Your objective:
Every line below that includes "type" counts toward the total. Report that total alone.

————————

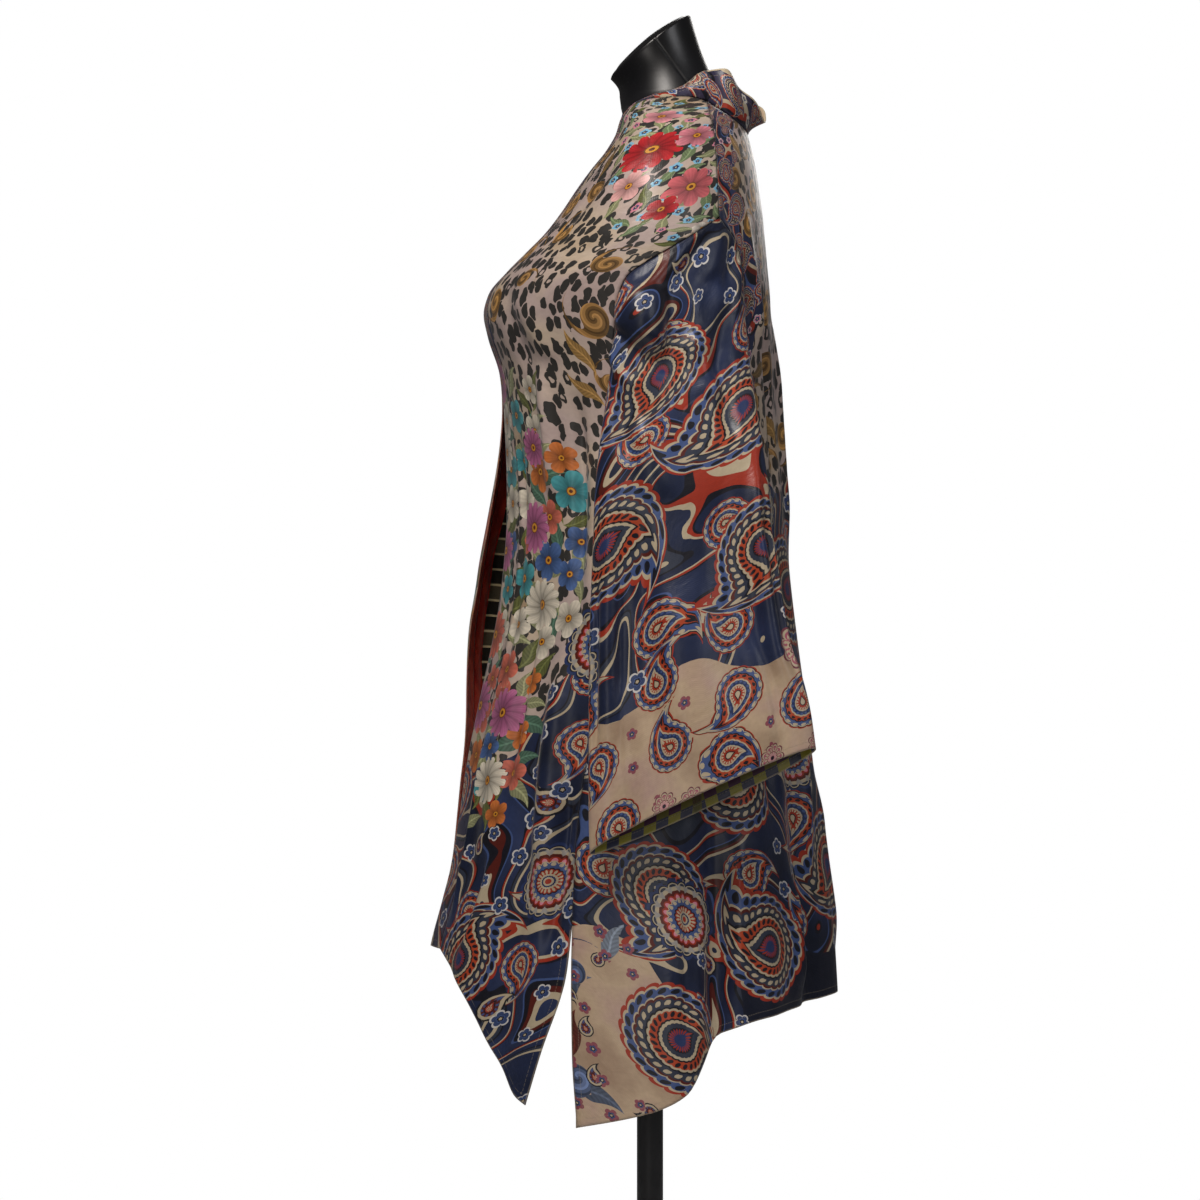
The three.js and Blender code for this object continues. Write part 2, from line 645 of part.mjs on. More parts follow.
// The outward normal at a point of a round grid whose columns run from +X by the front.
function gridNormal(grid, j, k) {
  const columns = grid[0].length;
  const down = grid[Math.min(j + 1, grid.length - 1)][k].clone().sub(grid[Math.max(j - 1, 0)][k]);
  const round = grid[j][(k + 1) % columns].clone().sub(grid[j][(k + columns - 1) % columns]);
  return round.cross(down).normalize();
}

// The same grid on the wearer's right.
function mirrored(grid) {
  const flip = (rows) => rows.map((row) => row.map(({ x, y, z }) => new THREE.Vector3(-x, y, z)));
  return { outer: flip(grid.outer), inner: flip(grid.inner) };
}

// ---- The dress form and its stand ------------------------------------------------------------

const formHalf = curveOf(FORM, "half");
const formFront = curveOf(FORM, "front");
const formBack = curveOf(FORM, "back");

// Over the chest the form fills the cloth, and lower down it has its own, narrower figure.
function formPoint(angle, z) {
  const fitted = clothPoint(angle, z, false).addScaledVector(
    clothNormal(angle, z, false),
    -WALL - REST_GAP,
  );
  const depth = Math.sin(angle) < 0 ? formFront(z) : formBack(z);
  const own = new THREE.Vector3(formHalf(z) * Math.cos(angle), depth * Math.sin(angle), z);
  return own.lerp(fitted, ease((z - FORM_FITS_FROM_Z) / (FORM_FITTED_Z - FORM_FITS_FROM_Z)));
}

// The neck leans forwards, and its top is cut on a slant. t runs from its base to the cut.
function neckPoint(angle, t, inset = 0, lift = 0) {
  const [c, s] = [Math.cos(angle), Math.sin(angle)];
  const base = new THREE.Vector3(
    NECK_BASE.half * c,
    NECK_BASE.middle + NECK_BASE.depth * s,
    NECK_BASE.z,
  );
  const slant = (1 + s * (1 - inset / NECK_TOP.depth)) / 2;
  const top = new THREE.Vector3(
    (NECK_TOP.half - inset) * c,
    NECK_TOP.middle + (NECK_TOP.depth - inset) * s,
    lerp(NECK_TOP.frontZ, NECK_TOP.backZ, slant) - NECK_EDGE + lift,
  );
  const waist = NECK_WAIST * Math.sin(Math.PI * t);
  return base.lerp(top, t).add(new THREE.Vector3(-waist * c, -waist * s, 0));
}

const DOME_HALF_WAY = 0.75 * NECK_DOME;

const neckRoot = (angle) =>
  new THREE.Vector3(
    NECK_ROOT.half * Math.cos(angle),
    NECK_ROOT.middle + NECK_ROOT.depth * Math.sin(angle),
    NECK_ROOT.z,
  );

function form(material) {
  const angles = Array.from({ length: FORM_COLUMNS }, (_, i) => (2 * Math.PI * i) / FORM_COLUMNS);
  const rings = [
    angles.map((angle) => neckPoint(angle, 1, NECK_TOP.depth / 2, NECK_EDGE + DOME_HALF_WAY)),
    angles.map((angle) => neckPoint(angle, 1, NECK_EDGE, NECK_EDGE)),
    angles.map((angle) => neckPoint(angle, 1, 0.3 * NECK_EDGE, 0.7 * NECK_EDGE)), // its round
    ...[1, 2 / 3, 1 / 3, 0].map((t) => angles.map((angle) => neckPoint(angle, t))),
    angles.map((angle) => neckRoot(angle)),
    ...[...FORM_ROWS_Z, FORM_BOTTOM_Z].map((z) => angles.map((angle) => formPoint(angle, z))),
  ];
  return solid(
    "form_torso",
    ({ corner, quad, triangle }) => {
      const rows = rings.map((ring) => ring.map(corner));
      const next = (i) => (i + 1) % FORM_COLUMNS;
      for (let j = 0; j + 1 < rows.length; j++) {
        for (let i = 0; i < FORM_COLUMNS; i++) {
          quad(rows[j][i], rows[j + 1][i], rows[j + 1][next(i)], rows[j][next(i)]);
        }
      }
      const close = (row, ring, flip, lift) => {
        const centre = ring.reduce((sum, p) => sum.add(p), new THREE.Vector3());
        const hub = corner(centre.divideScalar(ring.length).add(new THREE.Vector3(0, 0, lift)));
        for (let i = 0; i < FORM_COLUMNS; i++) {
          const [a, b] = flip ? [next(i), i] : [i, next(i)];
          triangle(hub, row[a], row[b]);
        }
      };
      close(rows[0], rings[0], false, NECK_DOME - DOME_HALF_WAY);
      close(rows.at(-1), rings.at(-1), true, 0);
    },
    material,
  );
}

// A turned piece: profile points (radius, height) from the axis round to the axis.
function turned(name, profile, material) {
  const points = profile.map(([radius, height]) => new THREE.Vector2(radius, height));
  const mesh = new THREE.Mesh(new THREE.LatheGeometry(points, STAND_SIDES), material);
  mesh.geometry.rotateX(Math.PI / 2); // its axis from +Y to +Z
  mesh.name = name;
  return mesh;
}

function stand(material) {
  const bevel = 2;
  const hubWall = 8;
  const poleFillet = 4;
  const hubFoot = BASE_THICKNESS + SEAM_GAP;
  const socketTop = FORM_BOTTOM_Z - SEAM_GAP;
  return [
    turned("stand_base", [
      [0, 0], [BASE_RADIUS - bevel, 0], [BASE_RADIUS, bevel],
      [BASE_RADIUS, BASE_THICKNESS - bevel], [BASE_RADIUS - bevel, BASE_THICKNESS],
      [0, BASE_THICKNESS],
    ], material),
    turned("stand_pole", [
      [0, hubFoot], [HUB_RADIUS, hubFoot], [HUB_RADIUS, hubFoot + hubWall],
      [POLE_RADIUS + poleFillet, HUB_HEIGHT], [POLE_RADIUS, HUB_HEIGHT + poleFillet],
      [POLE_RADIUS, socketTop - SOCKET_HEIGHT],
      [SOCKET_RADIUS, socketTop - SOCKET_HEIGHT + poleFillet],
      [SOCKET_RADIUS, socketTop], [0, socketTop],
    ], material),
  ];
}

// ---- Materials and assembly ------------------------------------------------------------------

const paint = (name, color, roughness, metalness = 0) =>
  new THREE.MeshStandardMaterial({ name, color, roughness, metalness, side: THREE.DoubleSide });

const silkFront = paint("silk_front", 0xb9a890, 0.5);
const silkBack = paint("silk_back", 0x8d8078, 0.5);
const silkSleeve = paint("silk_sleeve", 0x2f3d63, 0.5);
const silkBand = paint("silk_band", 0x6f5b66, 0.5);
const formGloss = paint("form_gloss", 0x0c0c0e, 0.28);
const standMetal = paint("stand_metal", 0x17171a, 0.35, 0.6);

const panels = { left: frontGrid("left"), right: frontGrid("right"), back: backGrid() };
const sleeve = sleeveGrid();

const cardigan = new THREE.Group();
cardigan.add(
  wall("back_panel", panels.back, silkBack),
  wall("front_left", panels.left, silkFront),
  wall("front_right", panels.right, silkFront),
  wall("neckband", bandGrid(panels), silkBand),
  wall("sleeve_left", sleeve, silkSleeve, true),
  wall("sleeve_right", mirrored(sleeve), silkSleeve, true),
  form(formGloss),
  ...stand(standMetal),
);

export default cardigan;
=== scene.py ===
import math

import bpy
import numpy as np
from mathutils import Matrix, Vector


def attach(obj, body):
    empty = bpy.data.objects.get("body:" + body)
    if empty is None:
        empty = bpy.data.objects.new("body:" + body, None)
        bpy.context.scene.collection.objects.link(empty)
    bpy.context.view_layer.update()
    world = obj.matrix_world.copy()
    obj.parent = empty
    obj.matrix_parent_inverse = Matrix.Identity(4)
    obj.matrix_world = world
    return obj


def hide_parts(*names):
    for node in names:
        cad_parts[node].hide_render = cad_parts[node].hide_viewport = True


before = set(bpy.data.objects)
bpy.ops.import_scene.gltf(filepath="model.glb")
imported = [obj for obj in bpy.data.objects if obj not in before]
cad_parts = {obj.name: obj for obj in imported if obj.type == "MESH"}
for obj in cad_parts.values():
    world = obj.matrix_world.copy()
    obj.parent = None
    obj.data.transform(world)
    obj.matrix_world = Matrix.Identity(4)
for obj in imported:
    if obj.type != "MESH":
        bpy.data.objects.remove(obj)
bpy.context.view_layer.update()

MM = 0.001

# ---- The garment's sizes (as in the part's source) ----

THICK = 1.3  # the two layers of silk, as they show
SEAM_GAP = 0.3
REST = 3.8  # wall and gap between the cloth's outside and the form's shoulders
NECK_SIDE_Z, NECK_BACK_Z, NECK_FRONT_Z, NECK_CROWN = 1396, 1366, 1392, 6
SHOULDER_Z, ARMHOLE_TOP_Z, UNDERARM_Z, SLIT_TOP_Z = 1345, 1262, 1000, 540

BODY = [  # z, half width, depth in front, depth behind
    (1404, 70, 30, 84), (1396, 79, 32, 90), (1388, 98, 34, 95), (1378, 124, 37, 100),
    (1364, 151, 39, 105), (1345, 175, 49, 110), (1324, 192, 66, 114), (1302, 204, 82, 117),
    (1281, 212, 96, 120), (1259, 218, 113, 122), (1238, 221, 134, 124), (1217, 221, 155, 126),
    (1195, 219, 173, 128), (1174, 216, 178, 129), (1152, 214, 174, 131), (1110, 208, 161, 133),
    (1060, 203, 156, 136), (1000, 201, 154, 140), (955, 203, 155, 144), (890, 208, 162, 150),
    (826, 215, 174, 157), (761, 223, 189, 165), (694, 231, 203, 172), (640, 237, 210, 177),
    (596, 241, 216, 182), (553, 245, 226, 188), (510, 249, 237, 193), (400, 256, 256, 199),
    (290, 260, 272, 204),
]
# degrees round the body, half width, depth, and the heights where it starts, is full, fades, ends
BODY_FOLDS = [
    (-100, 17, 27, 1110, 900, 860, 690), (-38, 4.5, -9, 1010, 640, 0, -1),
    (-53, 5, 7, 900, 560, 0, -1), (7, 7, 9, 780, 420, 0, -1), (20, 4.5, -22, 860, 430, 0, -1),
    (36, 7, 10, 860, 430, 0, -1), (58, 5, -11, 1060, 480, 0, -1), (74, 6, 8, 1120, 480, 0, -1),
    (97, 5.5, -10, 1160, 480, 0, -1), (121, 6, 9, 1080, 480, 0, -1),
    (143, 5, -12, 980, 450, 0, -1), (162, 6, -18, 860, 430, 0, -1), (177, 7, 10, 800, 420, 0, -1),
    (-141, 5, -10, 980, 620, 0, -1), (-125, 5, 7, 880, 600, 0, -1),
]
ARMHOLE = [  # z, y of the front edge, y of the back edge
    (1262, 69, 69), (1240, 38, 86), (1218, 2, 93), (1198, -27, 96), (1174, -36, 95),
    (1148, -39, 91), (1120, -40, 85), (1088, -39, 74), (1054, -32, 56), (1024, -18, 31),
    (1000, 0, 0),
]
SHOULDER_SEAM = [(1396, 59), (1345, 66), (1262, 69)]
SIDE_SEAM = [(1000, 0), (900, -28), (760, -58), (620, -78), (540, -82)]
SLIT = [(540, -82, -82), (490, -88, -83), (410, -114, -82), (350, -132, -78)]
FRONT_HEM = [(0, 358), (0.1, 367), (0.31, 403), (0.5, 442), (0.69, 477), (0.9, 497), (1, 505)]
BACK_HEM = [
    (0, 338), (0.065, 351), (0.125, 372), (0.16, 406), (0.19, 431), (0.25, 446), (0.37, 454),
    (0.5, 463),
]
EDGE_TOP = [(1392, 76, 62), (1375, 81, 63), (1345, 86, 60), (1302, 83, 49), (1259, 73, 34)]
EDGE = {  # z, x of the sewn edge, x of the free edge
    1: EDGE_TOP + [
        (1217, 62, 22), (1174, 54, 14), (1131, 56, 16), (1090, 64, 24), (1040, 76, 36),
        (940, 94, 54), (826, 106, 66), (694, 106, 66), (553, 96, 56), (490, 92, 52),
    ],
    -1: EDGE_TOP + [
        (1217, 60, 21), (1174, 49, 10), (1131, 45, 6), (1040, 44, 5), (940, 47, 8), (826, 53, 14),
        (694, 66, 27), (553, 88, 49), (490, 92, 53),
    ],
}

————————

Answer to this exercise:
2